On January 8, 2014, Old National announced that it had entered into an agreement to acquire United Bancorp, Inc. (“United”) through a stock and cash merger. United is a Michigan bank holding company with United Bank & Trust as its wholly-owned subsidiary. Headquartered in Ann Arbor, Michigan, United has eighteen banking centers with approximately $899 million in assets and an additional $670 million in trust assets under management at December 31, 2013. Pursuant to the merger agreement, shareholders of United will receive 0.70 shares of Old National common stock and $2.66 in cash for each share of United common stock. As of January 6, 2014, the transaction was valued at approximately $173.1 million. The transaction is subject to approval by federal and state regulatory authorities and United’s shareholders, as well as the satisfaction of customary closing conditions.

 

Divestitures

On August 16, 2012, Old National announced plans to sell the deposits of nine banking centers located in southern Illinois and western Kentucky. As such, these deposits were considered held for sale as of December 31, 2012. During the first quarter of 2013 these deposits were sold.
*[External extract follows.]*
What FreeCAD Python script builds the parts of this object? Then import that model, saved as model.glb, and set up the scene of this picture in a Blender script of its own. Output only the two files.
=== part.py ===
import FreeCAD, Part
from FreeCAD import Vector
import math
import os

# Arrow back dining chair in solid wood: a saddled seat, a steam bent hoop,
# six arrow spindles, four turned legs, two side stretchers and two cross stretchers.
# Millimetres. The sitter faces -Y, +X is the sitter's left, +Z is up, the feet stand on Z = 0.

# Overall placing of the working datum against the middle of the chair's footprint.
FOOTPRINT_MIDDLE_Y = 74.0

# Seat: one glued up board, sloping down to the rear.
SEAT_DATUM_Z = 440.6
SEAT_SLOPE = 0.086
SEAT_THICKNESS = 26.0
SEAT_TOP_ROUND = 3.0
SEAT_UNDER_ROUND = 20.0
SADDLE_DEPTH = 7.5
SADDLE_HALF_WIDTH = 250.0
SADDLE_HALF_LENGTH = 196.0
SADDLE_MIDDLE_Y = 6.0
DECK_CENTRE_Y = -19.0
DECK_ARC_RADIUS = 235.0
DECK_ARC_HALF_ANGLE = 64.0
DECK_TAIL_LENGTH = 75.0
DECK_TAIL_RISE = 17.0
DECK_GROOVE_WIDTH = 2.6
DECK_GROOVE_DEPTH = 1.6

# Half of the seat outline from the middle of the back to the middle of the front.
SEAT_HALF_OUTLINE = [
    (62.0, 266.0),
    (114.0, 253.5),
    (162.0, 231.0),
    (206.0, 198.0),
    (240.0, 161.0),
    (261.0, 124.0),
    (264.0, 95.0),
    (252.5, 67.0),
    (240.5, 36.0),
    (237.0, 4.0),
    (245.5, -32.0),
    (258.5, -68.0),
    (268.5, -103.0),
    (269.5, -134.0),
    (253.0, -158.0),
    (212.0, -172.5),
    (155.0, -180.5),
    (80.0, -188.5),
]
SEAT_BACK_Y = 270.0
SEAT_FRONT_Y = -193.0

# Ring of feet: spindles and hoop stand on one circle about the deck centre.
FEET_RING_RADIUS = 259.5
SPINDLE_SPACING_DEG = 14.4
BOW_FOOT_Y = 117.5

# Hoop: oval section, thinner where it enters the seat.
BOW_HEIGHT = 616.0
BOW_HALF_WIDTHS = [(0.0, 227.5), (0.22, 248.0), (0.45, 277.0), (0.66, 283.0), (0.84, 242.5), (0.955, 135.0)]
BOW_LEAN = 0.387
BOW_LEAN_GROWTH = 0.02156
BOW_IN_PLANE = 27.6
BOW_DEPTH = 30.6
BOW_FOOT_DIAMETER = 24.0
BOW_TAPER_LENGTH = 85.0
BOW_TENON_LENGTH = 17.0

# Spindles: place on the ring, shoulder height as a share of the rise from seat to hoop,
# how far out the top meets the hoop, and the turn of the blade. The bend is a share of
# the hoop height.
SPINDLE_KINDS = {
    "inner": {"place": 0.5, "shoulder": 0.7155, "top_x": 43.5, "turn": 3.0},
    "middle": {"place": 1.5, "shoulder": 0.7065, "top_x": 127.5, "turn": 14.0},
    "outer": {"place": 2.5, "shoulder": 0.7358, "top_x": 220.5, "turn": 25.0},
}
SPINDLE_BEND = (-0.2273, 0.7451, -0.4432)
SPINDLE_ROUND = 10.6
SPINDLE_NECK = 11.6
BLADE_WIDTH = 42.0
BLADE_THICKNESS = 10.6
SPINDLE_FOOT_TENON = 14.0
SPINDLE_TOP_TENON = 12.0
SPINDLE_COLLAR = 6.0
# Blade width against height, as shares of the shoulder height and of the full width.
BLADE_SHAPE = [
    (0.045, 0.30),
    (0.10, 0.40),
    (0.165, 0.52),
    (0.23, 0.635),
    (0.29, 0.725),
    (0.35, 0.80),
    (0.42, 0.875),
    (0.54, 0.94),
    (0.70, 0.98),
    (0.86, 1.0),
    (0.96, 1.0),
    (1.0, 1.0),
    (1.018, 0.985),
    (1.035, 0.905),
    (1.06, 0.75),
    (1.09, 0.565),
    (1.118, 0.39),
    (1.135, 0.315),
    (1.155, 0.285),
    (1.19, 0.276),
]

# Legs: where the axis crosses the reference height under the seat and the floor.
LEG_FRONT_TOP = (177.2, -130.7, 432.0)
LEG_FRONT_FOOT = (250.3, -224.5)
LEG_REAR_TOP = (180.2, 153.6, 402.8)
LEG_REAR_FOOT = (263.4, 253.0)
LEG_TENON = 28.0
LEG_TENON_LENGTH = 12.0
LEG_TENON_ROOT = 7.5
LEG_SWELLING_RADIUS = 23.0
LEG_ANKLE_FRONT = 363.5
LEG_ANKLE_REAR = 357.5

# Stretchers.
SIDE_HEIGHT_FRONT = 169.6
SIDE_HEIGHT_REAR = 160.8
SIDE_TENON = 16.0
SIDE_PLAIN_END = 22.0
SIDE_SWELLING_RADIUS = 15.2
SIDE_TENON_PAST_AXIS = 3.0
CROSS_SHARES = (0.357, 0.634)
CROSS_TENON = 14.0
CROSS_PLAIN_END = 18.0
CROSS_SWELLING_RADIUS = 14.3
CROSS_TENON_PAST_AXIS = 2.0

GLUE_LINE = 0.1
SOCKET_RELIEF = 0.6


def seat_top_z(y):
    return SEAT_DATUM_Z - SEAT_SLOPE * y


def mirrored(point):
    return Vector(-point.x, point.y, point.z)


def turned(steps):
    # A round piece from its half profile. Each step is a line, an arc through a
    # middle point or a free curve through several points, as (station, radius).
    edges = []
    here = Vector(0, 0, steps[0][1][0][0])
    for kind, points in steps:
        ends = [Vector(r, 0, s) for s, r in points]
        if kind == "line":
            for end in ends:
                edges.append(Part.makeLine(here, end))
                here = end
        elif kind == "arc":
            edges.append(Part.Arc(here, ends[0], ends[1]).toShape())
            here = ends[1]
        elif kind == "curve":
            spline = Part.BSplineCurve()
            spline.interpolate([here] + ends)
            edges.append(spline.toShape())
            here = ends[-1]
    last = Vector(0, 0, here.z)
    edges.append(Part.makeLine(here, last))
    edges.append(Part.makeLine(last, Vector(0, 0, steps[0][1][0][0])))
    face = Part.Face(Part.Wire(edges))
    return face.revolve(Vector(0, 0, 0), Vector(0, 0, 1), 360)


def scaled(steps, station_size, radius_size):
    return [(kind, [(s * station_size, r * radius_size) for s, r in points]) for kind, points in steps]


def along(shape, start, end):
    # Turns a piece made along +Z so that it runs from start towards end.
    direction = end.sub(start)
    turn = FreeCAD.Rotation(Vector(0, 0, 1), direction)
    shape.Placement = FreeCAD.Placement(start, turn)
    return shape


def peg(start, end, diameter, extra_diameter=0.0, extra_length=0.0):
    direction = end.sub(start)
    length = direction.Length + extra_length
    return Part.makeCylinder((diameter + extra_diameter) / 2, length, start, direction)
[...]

Deposits at the time of sale were approximately $150.0 million and the Company received a deposit premium of $2.2 million.

On September 5, 2013, Old National entered into branch purchase and assumption agreements to sell three banking centers in the fourth quarter of 2013. The banking centers were sold during the fourth quarter and deposits at the time of sale were approximately $28.2 million and we received a deposit premium of $650 thousand.

As part of our continuing efforts to provide an efficient and effective branch banking network, Old National has also consolidated 23 banking centers into existing branch locations during the last twelve months.